— start Records shown —

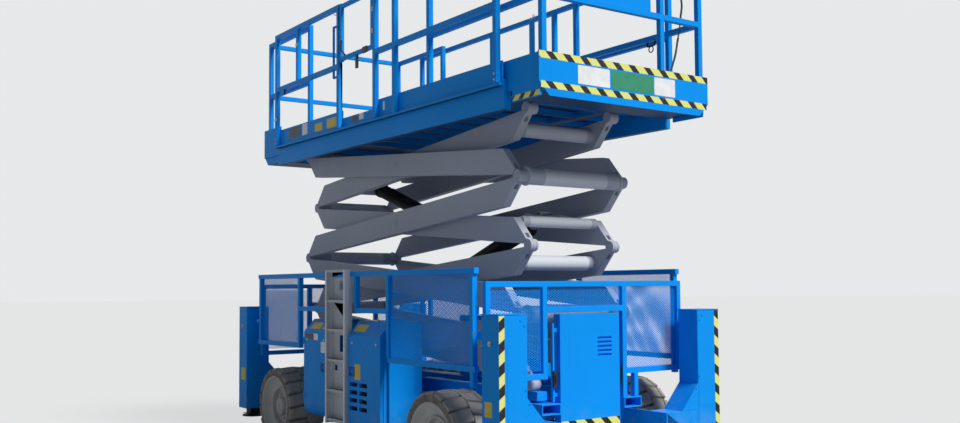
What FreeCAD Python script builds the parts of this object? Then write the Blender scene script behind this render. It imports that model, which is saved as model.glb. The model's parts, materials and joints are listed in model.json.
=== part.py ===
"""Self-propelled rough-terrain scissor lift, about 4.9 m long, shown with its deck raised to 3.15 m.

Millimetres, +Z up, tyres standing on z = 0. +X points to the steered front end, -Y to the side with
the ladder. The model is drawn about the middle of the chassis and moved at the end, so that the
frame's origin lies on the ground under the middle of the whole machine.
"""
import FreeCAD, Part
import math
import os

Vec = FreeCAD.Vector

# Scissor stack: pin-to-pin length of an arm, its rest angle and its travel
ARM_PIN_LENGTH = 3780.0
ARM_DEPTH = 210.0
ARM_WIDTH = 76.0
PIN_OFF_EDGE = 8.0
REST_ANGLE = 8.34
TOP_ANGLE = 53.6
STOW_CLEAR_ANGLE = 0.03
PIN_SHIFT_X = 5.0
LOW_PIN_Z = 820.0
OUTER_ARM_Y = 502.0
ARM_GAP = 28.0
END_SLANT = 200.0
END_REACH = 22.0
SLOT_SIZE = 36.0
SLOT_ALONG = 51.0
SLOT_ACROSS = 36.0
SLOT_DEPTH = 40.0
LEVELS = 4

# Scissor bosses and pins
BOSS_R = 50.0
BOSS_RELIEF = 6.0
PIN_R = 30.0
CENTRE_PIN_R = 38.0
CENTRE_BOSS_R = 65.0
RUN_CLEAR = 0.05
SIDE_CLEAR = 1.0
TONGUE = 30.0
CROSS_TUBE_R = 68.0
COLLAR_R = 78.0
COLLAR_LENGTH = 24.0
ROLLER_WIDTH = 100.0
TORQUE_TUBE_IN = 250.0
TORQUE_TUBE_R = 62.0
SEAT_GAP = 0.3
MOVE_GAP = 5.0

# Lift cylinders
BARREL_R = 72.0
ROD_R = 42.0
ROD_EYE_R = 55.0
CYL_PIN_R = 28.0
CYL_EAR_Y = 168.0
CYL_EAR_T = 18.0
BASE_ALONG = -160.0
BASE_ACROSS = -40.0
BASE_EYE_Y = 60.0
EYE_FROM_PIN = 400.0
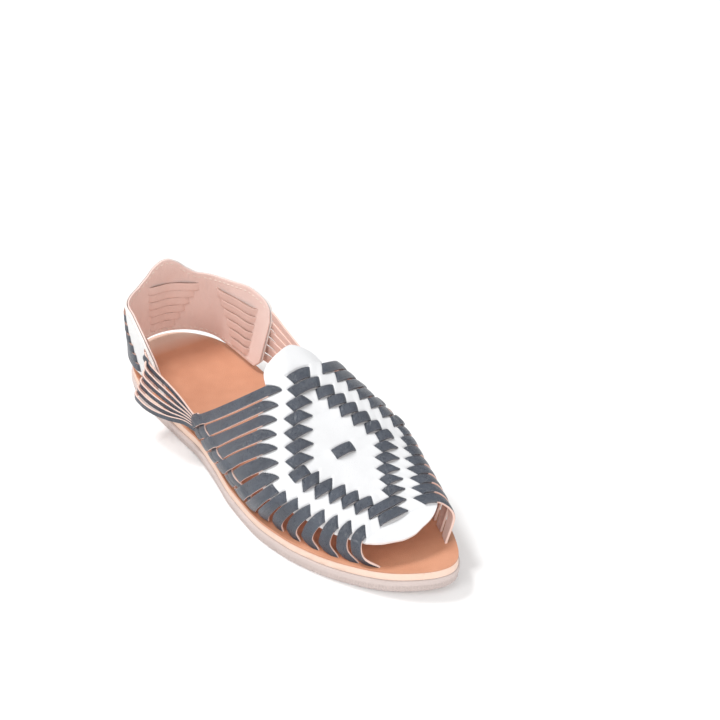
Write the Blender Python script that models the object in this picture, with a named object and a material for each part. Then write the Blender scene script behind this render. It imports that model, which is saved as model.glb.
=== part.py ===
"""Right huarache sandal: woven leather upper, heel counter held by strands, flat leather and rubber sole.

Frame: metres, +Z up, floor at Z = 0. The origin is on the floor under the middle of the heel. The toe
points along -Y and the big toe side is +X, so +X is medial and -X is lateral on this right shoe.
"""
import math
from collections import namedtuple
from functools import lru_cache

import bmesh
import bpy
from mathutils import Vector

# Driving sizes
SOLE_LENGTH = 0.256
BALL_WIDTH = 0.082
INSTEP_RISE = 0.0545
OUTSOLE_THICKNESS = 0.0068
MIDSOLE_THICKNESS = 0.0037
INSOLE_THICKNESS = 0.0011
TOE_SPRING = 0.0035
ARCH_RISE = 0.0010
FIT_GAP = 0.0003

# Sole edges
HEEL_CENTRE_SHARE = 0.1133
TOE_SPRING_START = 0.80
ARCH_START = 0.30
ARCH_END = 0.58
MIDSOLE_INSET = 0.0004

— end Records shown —
— start Records shown —

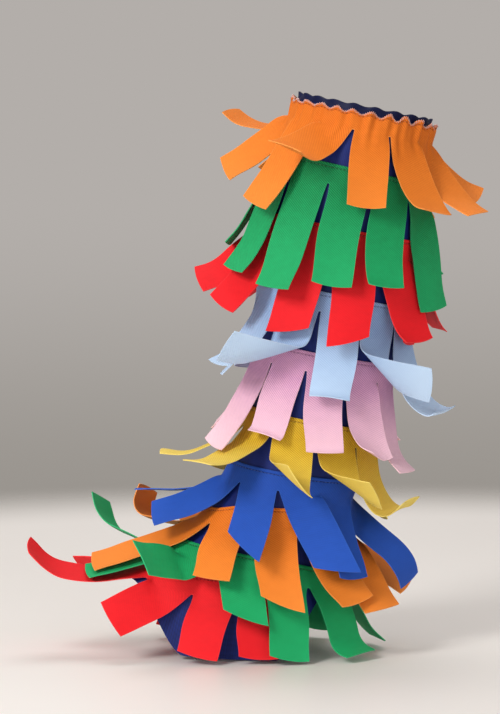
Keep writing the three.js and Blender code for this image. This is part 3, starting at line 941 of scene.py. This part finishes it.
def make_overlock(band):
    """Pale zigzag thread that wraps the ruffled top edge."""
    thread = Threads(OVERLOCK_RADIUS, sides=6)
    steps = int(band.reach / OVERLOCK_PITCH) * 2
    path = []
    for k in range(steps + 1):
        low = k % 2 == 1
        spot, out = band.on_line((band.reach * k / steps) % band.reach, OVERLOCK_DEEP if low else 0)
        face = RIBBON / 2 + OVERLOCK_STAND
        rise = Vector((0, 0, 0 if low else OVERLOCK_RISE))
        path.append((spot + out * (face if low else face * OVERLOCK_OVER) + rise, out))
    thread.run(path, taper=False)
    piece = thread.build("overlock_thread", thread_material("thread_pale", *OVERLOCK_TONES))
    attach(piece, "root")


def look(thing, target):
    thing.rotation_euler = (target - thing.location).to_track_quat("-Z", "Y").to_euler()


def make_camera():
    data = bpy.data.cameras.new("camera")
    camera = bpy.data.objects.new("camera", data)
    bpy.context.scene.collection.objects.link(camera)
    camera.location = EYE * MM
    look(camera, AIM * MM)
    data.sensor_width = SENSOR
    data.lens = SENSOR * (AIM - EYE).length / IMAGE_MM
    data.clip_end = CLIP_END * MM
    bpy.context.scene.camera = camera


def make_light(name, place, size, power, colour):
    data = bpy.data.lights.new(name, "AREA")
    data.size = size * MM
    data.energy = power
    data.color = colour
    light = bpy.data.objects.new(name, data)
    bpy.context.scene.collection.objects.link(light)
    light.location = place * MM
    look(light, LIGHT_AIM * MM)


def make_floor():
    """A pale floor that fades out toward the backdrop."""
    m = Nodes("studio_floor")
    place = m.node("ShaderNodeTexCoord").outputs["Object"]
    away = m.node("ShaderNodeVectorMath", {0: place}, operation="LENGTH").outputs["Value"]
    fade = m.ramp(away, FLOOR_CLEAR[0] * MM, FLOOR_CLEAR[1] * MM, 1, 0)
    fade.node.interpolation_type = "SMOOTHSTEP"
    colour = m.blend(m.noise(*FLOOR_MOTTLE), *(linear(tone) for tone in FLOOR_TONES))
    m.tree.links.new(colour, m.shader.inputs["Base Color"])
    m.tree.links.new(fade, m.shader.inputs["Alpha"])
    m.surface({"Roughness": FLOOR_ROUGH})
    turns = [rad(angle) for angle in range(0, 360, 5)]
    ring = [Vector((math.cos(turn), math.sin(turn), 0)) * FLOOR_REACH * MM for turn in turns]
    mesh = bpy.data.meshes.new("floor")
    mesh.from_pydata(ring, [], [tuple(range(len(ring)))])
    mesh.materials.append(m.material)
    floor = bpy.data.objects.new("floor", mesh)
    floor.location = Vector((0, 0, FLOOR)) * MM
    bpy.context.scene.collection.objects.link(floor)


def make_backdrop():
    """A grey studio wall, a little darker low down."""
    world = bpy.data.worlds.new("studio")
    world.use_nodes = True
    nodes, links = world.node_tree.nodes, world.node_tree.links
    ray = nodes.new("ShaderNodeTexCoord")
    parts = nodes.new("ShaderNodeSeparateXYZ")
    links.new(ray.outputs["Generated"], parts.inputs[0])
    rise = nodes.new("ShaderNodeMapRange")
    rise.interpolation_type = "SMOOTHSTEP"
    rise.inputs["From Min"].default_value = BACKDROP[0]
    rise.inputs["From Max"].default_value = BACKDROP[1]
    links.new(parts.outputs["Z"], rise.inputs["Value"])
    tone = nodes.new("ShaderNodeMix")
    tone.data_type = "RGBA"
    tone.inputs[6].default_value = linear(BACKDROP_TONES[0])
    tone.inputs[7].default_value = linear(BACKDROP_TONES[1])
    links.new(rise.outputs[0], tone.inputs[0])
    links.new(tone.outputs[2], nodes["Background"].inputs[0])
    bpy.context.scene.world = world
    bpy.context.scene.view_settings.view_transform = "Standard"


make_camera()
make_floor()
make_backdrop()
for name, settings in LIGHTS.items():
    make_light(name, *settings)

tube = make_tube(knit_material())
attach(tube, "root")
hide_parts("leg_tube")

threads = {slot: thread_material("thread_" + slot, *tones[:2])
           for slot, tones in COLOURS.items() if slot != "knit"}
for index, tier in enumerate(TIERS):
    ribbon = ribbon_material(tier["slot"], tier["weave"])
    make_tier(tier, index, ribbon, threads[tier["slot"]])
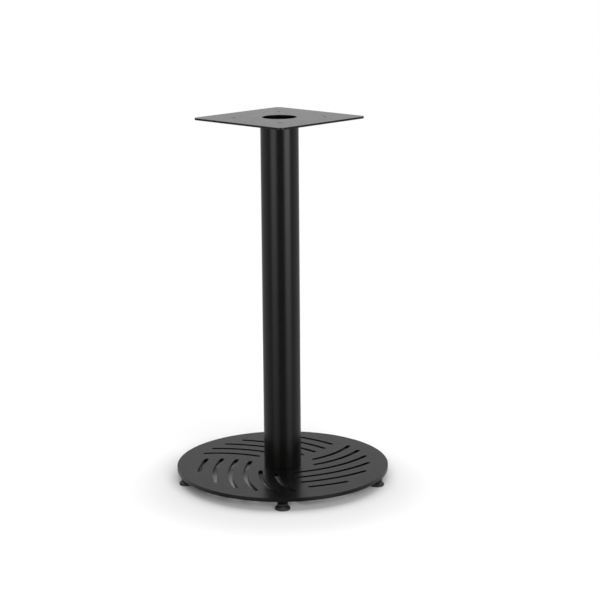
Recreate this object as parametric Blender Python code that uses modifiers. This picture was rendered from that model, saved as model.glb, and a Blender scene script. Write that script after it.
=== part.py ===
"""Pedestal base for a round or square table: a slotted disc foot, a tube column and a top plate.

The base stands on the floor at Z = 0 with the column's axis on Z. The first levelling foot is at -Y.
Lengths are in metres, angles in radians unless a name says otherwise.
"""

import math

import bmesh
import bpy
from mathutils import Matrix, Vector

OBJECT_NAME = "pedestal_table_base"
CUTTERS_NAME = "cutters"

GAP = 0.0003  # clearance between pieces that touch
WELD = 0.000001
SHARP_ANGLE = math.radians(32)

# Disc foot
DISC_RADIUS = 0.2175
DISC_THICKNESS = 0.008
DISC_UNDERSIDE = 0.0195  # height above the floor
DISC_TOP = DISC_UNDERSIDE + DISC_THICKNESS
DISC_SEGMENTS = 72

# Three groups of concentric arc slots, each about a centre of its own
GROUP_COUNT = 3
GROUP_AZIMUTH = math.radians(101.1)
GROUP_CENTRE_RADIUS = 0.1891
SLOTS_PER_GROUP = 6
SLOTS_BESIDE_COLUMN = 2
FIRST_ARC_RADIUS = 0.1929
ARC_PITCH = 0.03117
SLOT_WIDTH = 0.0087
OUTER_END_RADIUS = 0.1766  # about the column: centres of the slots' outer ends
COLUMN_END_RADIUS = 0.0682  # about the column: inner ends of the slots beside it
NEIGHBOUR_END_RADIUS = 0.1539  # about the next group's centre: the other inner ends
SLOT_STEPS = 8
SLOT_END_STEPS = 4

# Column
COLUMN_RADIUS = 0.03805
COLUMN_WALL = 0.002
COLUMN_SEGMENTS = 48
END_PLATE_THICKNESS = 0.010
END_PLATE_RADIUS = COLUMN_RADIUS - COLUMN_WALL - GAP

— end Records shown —
— start Records shown —

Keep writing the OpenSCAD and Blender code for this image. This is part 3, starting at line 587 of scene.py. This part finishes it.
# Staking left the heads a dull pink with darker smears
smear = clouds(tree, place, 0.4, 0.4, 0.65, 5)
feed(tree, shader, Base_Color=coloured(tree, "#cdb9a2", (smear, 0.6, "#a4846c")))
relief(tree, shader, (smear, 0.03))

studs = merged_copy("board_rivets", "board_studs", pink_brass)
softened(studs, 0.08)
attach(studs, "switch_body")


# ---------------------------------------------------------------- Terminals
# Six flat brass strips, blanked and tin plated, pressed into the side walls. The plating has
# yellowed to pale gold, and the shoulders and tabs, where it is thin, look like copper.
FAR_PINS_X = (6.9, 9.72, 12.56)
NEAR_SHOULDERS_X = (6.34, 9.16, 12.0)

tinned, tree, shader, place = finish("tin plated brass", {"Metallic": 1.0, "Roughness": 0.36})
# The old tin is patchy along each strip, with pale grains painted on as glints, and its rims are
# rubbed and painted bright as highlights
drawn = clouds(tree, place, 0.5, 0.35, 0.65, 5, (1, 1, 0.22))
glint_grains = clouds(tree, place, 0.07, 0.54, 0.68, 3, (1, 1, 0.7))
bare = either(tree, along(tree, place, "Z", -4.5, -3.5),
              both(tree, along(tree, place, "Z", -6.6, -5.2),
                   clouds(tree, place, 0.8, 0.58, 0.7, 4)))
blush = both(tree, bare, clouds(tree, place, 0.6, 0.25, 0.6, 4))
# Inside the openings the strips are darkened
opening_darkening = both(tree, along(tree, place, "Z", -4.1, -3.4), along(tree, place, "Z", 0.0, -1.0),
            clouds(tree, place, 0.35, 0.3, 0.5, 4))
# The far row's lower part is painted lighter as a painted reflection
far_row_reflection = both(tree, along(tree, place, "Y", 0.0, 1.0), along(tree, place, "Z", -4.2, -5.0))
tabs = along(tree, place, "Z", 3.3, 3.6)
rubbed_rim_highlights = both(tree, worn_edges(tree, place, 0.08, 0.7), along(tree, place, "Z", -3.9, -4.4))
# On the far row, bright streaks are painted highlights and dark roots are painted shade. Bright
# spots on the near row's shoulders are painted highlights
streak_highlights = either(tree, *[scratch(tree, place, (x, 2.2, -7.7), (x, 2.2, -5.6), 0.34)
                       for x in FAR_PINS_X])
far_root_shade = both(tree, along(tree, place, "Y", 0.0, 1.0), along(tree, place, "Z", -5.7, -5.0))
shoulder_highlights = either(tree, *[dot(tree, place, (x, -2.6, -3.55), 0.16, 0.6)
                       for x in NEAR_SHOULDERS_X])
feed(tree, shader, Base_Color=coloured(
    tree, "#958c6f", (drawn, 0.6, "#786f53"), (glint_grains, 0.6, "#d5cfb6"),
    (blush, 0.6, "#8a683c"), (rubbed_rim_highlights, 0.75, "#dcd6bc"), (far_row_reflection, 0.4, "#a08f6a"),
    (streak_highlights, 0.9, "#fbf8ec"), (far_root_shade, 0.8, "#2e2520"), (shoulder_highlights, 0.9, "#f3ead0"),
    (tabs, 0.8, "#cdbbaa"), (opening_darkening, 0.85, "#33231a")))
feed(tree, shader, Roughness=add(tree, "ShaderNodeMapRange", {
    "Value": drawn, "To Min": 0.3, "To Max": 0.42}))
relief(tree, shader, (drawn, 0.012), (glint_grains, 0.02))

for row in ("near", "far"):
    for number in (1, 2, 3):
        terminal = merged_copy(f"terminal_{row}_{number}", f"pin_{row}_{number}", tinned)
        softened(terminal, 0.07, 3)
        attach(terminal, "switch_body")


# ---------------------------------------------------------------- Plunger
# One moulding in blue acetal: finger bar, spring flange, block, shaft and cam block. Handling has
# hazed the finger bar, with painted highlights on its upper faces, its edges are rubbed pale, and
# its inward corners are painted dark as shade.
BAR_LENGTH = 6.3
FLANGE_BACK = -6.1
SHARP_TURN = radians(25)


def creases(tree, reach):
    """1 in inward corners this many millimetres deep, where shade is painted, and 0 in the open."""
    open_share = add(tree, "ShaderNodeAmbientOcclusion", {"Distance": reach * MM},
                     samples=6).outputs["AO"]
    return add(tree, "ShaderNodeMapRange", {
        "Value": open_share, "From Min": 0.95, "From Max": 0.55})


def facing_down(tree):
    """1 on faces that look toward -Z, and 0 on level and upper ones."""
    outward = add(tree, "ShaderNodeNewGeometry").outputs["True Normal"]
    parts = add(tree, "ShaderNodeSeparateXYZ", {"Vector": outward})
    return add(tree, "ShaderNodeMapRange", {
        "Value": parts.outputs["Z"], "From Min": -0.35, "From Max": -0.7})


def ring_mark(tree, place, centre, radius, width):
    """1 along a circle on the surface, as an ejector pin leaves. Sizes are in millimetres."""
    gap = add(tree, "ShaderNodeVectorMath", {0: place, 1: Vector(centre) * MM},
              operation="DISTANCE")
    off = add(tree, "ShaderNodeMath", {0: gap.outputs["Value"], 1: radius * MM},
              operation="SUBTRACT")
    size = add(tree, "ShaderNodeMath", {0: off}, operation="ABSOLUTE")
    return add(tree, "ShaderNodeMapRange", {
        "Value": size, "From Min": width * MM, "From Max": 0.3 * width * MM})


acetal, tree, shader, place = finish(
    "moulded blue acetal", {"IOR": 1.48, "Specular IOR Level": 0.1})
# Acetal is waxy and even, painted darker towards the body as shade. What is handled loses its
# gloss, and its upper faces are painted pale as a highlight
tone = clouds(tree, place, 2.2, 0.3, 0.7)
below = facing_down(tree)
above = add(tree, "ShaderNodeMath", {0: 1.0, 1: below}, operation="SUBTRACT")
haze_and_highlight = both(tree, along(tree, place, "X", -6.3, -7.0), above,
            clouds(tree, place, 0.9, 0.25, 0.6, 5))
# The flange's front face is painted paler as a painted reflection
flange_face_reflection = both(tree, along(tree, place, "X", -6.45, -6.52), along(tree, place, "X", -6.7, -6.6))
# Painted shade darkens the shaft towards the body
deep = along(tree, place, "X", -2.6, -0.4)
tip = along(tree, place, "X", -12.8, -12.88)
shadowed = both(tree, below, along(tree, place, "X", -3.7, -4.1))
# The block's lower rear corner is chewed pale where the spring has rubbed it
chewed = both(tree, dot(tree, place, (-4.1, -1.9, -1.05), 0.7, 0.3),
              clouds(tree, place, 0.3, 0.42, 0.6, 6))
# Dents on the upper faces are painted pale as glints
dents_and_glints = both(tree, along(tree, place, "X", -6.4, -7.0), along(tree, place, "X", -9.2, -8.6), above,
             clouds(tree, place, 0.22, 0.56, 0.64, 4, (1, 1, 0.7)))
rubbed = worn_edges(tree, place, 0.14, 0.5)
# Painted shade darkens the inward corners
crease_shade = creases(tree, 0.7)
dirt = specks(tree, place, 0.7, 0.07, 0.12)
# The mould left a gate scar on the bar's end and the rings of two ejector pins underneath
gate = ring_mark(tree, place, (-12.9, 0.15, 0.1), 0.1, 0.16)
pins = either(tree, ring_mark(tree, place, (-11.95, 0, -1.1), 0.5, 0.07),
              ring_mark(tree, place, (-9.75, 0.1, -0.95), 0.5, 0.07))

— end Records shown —

What to work on: Repeat exactly, and only, the lines from the one containing "Write the Blender Python" through the one containing "MIDSOLE_INSET = 0.0004", both included.

Answer:
Write the Blender Python script that models the object in this picture, with a named object and a material for each part. Then write the Blender scene script behind this render. It imports that model, which is saved as model.glb.
=== part.py ===
"""Right huarache sandal: woven leather upper, heel counter held by strands, flat leather and rubber sole.

Frame: metres, +Z up, floor at Z = 0. The origin is on the floor under the middle of the heel. The toe
points along -Y and the big toe side is +X, so +X is medial and -X is lateral on this right shoe.
"""
import math
from collections import namedtuple
from functools import lru_cache

import bmesh
import bpy
from mathutils import Vector

# Driving sizes
SOLE_LENGTH = 0.256
BALL_WIDTH = 0.082
INSTEP_RISE = 0.0545
OUTSOLE_THICKNESS = 0.0068
MIDSOLE_THICKNESS = 0.0037
INSOLE_THICKNESS = 0.0011
TOE_SPRING = 0.0035
ARCH_RISE = 0.0010
FIT_GAP = 0.0003

# Sole edges
HEEL_CENTRE_SHARE = 0.1133
TOE_SPRING_START = 0.80
ARCH_START = 0.30
ARCH_END = 0.58
MIDSOLE_INSET = 0.0004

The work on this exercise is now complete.